- The film's poster
- Directed by: Chayanika Chowdhury
- Screenplay by: Pantho Shahriar
- Story by: Pantho Shahriar
- Produced by: Jamal Hossain
- Starring: Mahfuz Ahmed; Shobnom Bubly; Nasir Uddin Khan;
- Cinematography: Sumon Hossain
- Edited by: Ramzan Ali
- Music by: Emon Saha
- Production company: Rangan Music
- Distributed by: Jaaz Multimedia
- Release date: 29 June 2023;
- Country: Bangladesh
- Language: Bengali
- Budget: est. ৳20 million (US$160,000)

= Prohelika =

2023 Bangladeshi romantic thriller film

Prohelika (Translation: Enigma) is a Bangladeshi romantic thriller film directed by Chayanika Chowdhury, which was her second directorial, and produced by Rangan Music. The film features Mahfuz Ahmed, Shobnom Bubly and Nasir Uddin Khan in lead roles.

==Premise==
Mona suddenly came to Ustad Jamshed and Arpa's home one day. During his stay in that house, over time Mona and Arpa fall in love with each other and get involved in a love affair.

==Cast==
- Mahfuz Ahmed as Mona
- Shobnom Bubly as Arpa
- Nasir Uddin Khan as Jamshed
- Rashed Mamun Apu
- AK Azad Setu as Abul
- Rahmat Ali
- Sabiha Zaman
- Shyamol Zakaria

==Production==
After directing Bishwoshundori, Chayanika Chowdhury announced the production of Prohelika on 14 February 2022 for the Valentine's Day. The film was scheduled to shoot in May of the same year. After that it was decided to start filming in 1 June but it was not possible due to floods in Sylhet. Although Pori Moni was supposed to act in the film, due to the Narcotics Act case filed against her in 2021 and her pregnancy after marriage the following year, Chayanika discussed with her and left her out of the casting.
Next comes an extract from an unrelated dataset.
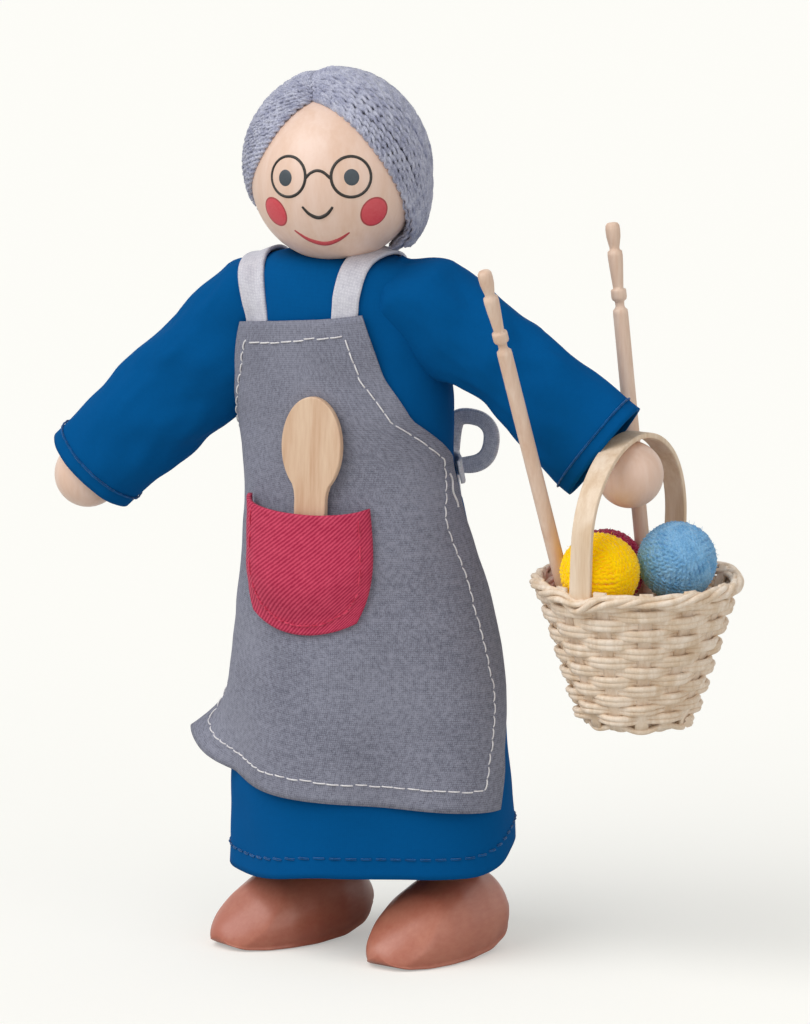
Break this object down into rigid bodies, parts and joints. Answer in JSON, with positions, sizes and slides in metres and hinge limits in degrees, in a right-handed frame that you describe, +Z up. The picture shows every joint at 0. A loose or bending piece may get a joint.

Chayanika wanted to cast Mahfuz Ahmed in her previous film. However, despite not being able to cast her in Bishwoshundori, she was able to cast him in this film. On the other hand, Shobnom Bubly was cast on the recommendation of people as she was suitable with the plot of the film and considering her dedication to acting. To play its protagonist Mona in the film, Mahfuz worked for two and a half years to internalize the character into himself. Its filming started on 2 November 2022 in Sylhet. Filming was scheduled to be completed by December, of which ten days were spent in Sylhet. Along with Sylhet, it was also filmed in Cox's Bazar and St. Martin's Island. Filming was completed in 22 December.

==Music==

The first song of this film is "Megher Nouka" which was announced in February 2023 at a press the meet at Dhaka Club to mark the first release. The song is sung by Imran Mahmudul and Konal with lyrics by Asif Iqbal. Filming of its music video happened in Cox's Bazar on 22 December 2022. The music video of its second song in the voice of Kishore and Swarlipi gained popularity among people after it was uploaded on YouTube on June 22 of the same year. The music video titled "Hridoy Dye" featured Nasir Uddin Khan in a different look which created a positive response among the audience.

Track listing
| No. | Title | Lyrics | Music | Singer(s) | Length |
|---|---|---|---|---|---|
| 1. | "Megher Nouka" | Asif Iqbal | Imran Mahmudul | Imran Mahmudul and Konal | 5:15 |
| 2. | "Hridoy Diye" | Asif Iqbal | Kishore Das | Kishore, Sharalipi | 3:15 |
| 3. | "Bidhur Valobasha" | Jamal Hossain | Akash Mahmud | Akash Mahmud, Shithi Saha | 2:56 |

==Release==
In February 2023, Chayanika Chowdhury announced the release of Prohelika on Eid-ul-Fitr of the same year. On 18 May 2023, with the release of its first poster on Facebook, it was confirmed that it would be released in Eid-ul-Azha (29 June 2022). In 27 June, it was scheduled to release in at least 20 movie theaters in the country. But later it was known that the film is going to be release in 8 theaters. On 7 July 2023 its release increased by 1 movie theater and 6 shows in multiplexes. It was scheduled to release in Australia and New Zealand on 5 August 2023.

==Reception==
Ahsan Kabir of Bangla Tribune gave 5.5/10 to Prohelika and questioned the incompleteness and contradictions of some parts of the film's story. He also criticized its loud background music which made the dialogues difficult to hear in many cases. However, he praised its romantic features and the performances of the actors. Abdullah Al Mamun of Prothom Alo praised its songs, actors' performances and cinematography. However, according to him, it would have been better to slow down the pace of the scenes. Shaniz Chowdhury of The Daily Star wrote "The plot had more potential than what was realized. Regardless, it's still a movie that can be entertaining and thrilling to watch".